Ahead of International Women in Engineering Day on 23 June, Ovarro’s new technology leader for leakage solutions, Barbara Hathaway, discusses her career and gives words of advice for aspiring engineers
What led you to engineering?
My father was a physics teacher, who encouraged me and my two older brothers to consider how things worked. We learnt to value knowledge and understanding - and it was fun! Both my brothers became engineers – one a civil engineer and the other in mining. There was never any suggestion that engineering was not for girls, so I decided to follow them into the arena and study electronic engineering.
What is the best thing about being an engineer?
Engineers create solutions. Give an engineer a problem and they will help you solve it.
I love developing an important solution for a customer and seeing the satisfaction my team gets from delivering a successful project. Engineers really do make a difference and given that we are in the midst of an unprecedented global water crisis, their problem-solving skills are urgently required.
Tell us about your career path?
I graduated with a degree in electrical & electronic engineering from Portsmouth University in the 1990s. I joined Primayer – a pioneering leakage technology company which was acquired by Ovarro in 2019 - 27 years ago, as a software engineer. After working as customer services manager and technical services director, I became vice president of engineering in 2020. Now, in the newly-created role of technology leader for leakage solutions, I will be leading and developing Ovarro’s technology strategy and roadmap for leakage reduction products.
It is an exciting time to be working in leakage reduction - globally, more and more utilities are adopting data-powered tools, which are transforming network management, positively impacting leakage targets and environmental performance. Products that apply artificial intelligence and machine learning, as well as cloud-based, as-a-service models, are recent additions to the Ovarro portfolio.
Looking back, I found the transfer from engineering into business leadership challenging, in a good way. I have always been a problem-solver, but I now have to be careful not to dive too far into the detail, allowing my teams to do the more technical work.
Women remain underrepresented in engineering. Are there enough opportunities?
Historically, what I’ve seen is a lack of female engineers to fill the opportunities that arise. Figures from 2021 indicate that in the UK, only 16.5% of engineers are female, but I feel the landscape is changing. Girls are excelling at STEM subjects in school. There are support and mentoring networks in place to encourage girls to study what they want.
Once in the workplace, options for more flexible working and better parental leave have made a big difference, particularly in the last three years, which can only help and encourage women to join and stay within the sector. However, there remains an implicit gender bias in wider society which puts up barriers for many. Until this is tackled, we will not have true equality.
Have you encountered any gender bias in your career?
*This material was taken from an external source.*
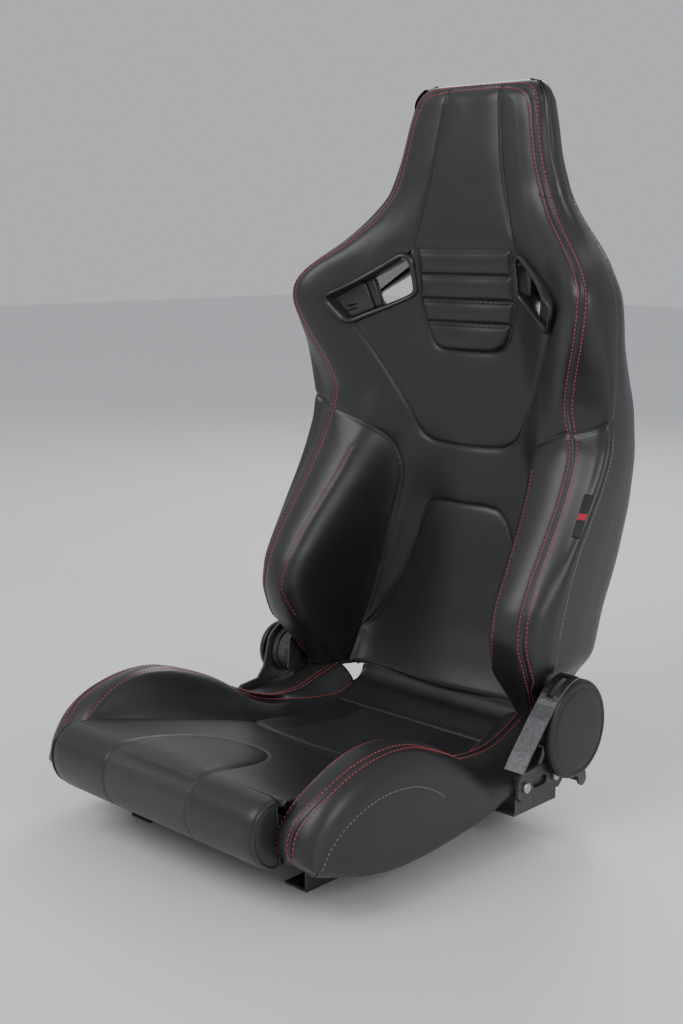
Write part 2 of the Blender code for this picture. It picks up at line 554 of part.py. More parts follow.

I am lucky to say I have not found being female has had an adverse effect on my career. Colleagues have always treated me as an equal. On occasions, when I’ve attended client meetings with male colleagues, people have initially assumed the man occupies the more senior role. This kind of implicit bias still exists and is one of the key things we need to educate about.
I feel the Bechdel test – which is an informal way to evaluate bias against women in films and other media - should be referred to more often. Until men and women are viewed in the same light then ‘female engineers’ will always exist. I wish for a world where I was simply referred to as an ‘engineer’.
Do you see more women in engineering now than when you started your career?
When I joined an engineering course at university, I was one of four women out of 100 students. Looking internally at Ovarro today, around 12% of our technical staff are female. It is a statistic I would like to improve.
We have an excellent female engineer in our Netherlands office, who is leading the development of our Stream Webscada software and we have other female engineers working at all levels within our SCADA and RTU teams. I see more women in technical and engineering roles now and feel proud to see how far we have come since I started my career - but this is still a work in progress.
I am very conscious that I am seen as a role model for younger engineers, so am always ready and available to offer a helping hand.
How would you encourage young women and girls to take up engineering?
Go for it! Engineering is an incredibly satisfying career choice. Find yourself allies early in your career who will encourage your ambitions. Do not be limited by the words and attitudes of others.
At Ovarro, we’re always on the look-out for new talent. Engineering constantly moves on and we need new ideas to be able to continue to innovate. Water is a critical sector to be part of – it is central to all our lives – and reducing leakage will put you at the very heart of global efforts to preserve supplies for future generations.